The two doctors work at the Royal Cornwall Hospital and have volunteered as surf mentors with the Wave Project, a not for profit community interest company which helps young people improve confidence and self esteem.
They looked a series of questionnaires given to young people before and after a six week surfing course.
The doctors then used a statistical tool to eliminate the chance of the findings being a co-incidence, and discovered that there was a clear link between attending a six week surfing course, and improved mental health and wellbeing.
Their work was then examined by a panel at BASEM who agreed for the work to be displayed at their annual congress.
The doctors will attend the conference later this month and present the findings alongside research by other medical professionals from across the country.
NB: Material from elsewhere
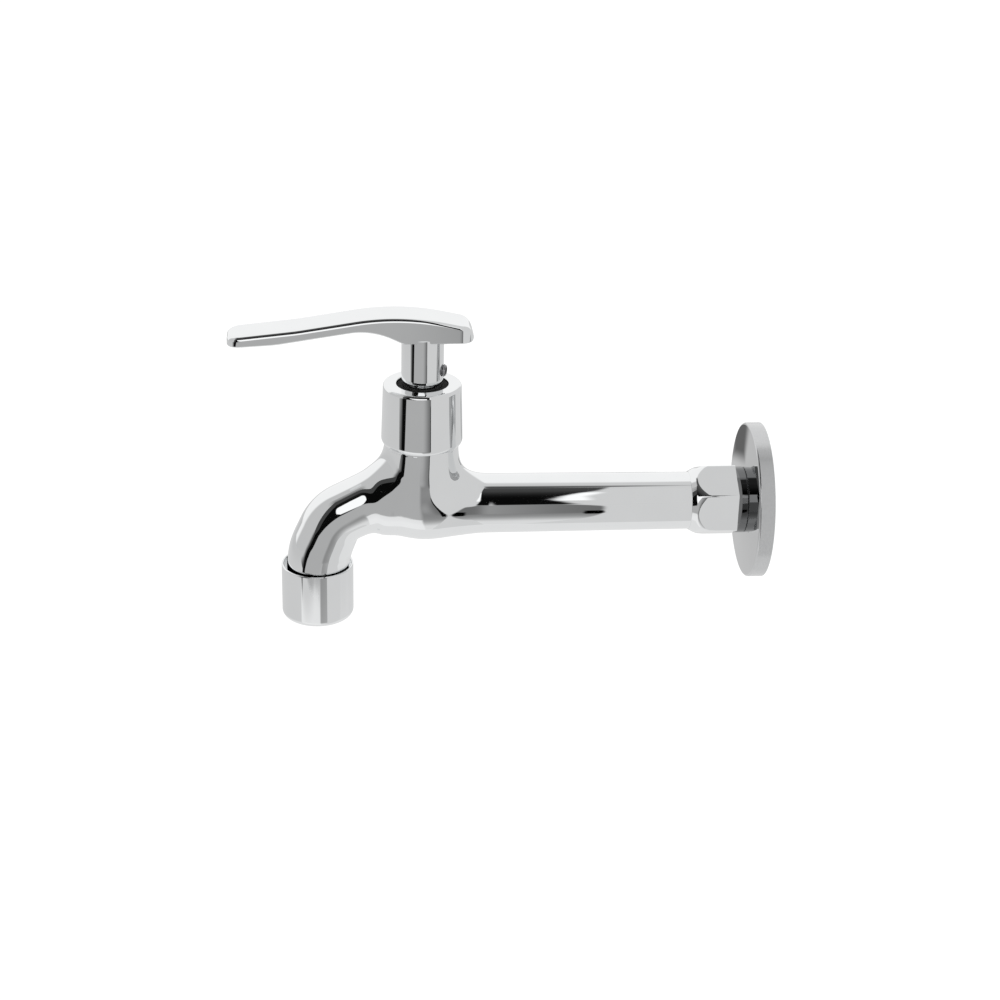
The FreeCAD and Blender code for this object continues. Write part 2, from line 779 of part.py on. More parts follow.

Dr Bond said: “Having volunteered with the Wave Project this year we have seen first hand the really positive impact that the project has on young people who are referred to it.
“But now we have scientific evidence to support the incredible feedback we have seen from clients and parents, so we hope that surfing will be taken more seriously as an intervention by medical professionals.”
Earlier this year The Wave Project teamed up with the NHS in Dorset to run a surfing project for young people referred by mental health and social services.
Wave Project chief executive Joe Taylor said the tide was beginning to turn in favour of public funding for alternative therapies such as surfing.
He said: “When we first ran our pilot scheme back in 2010, it fairly easy to dismiss the findings on the grounds that there was no scientific evidence behind our own evaluation.
“That has now changed, and we are seeing a growing interest from health professionals in using activities such as surfing as positive interventions for mental health and wellbeing.
“It will be fantastic to meet more people from the field at the British Association of Sport and Exercise Medicine Congress to discuss these findings further.”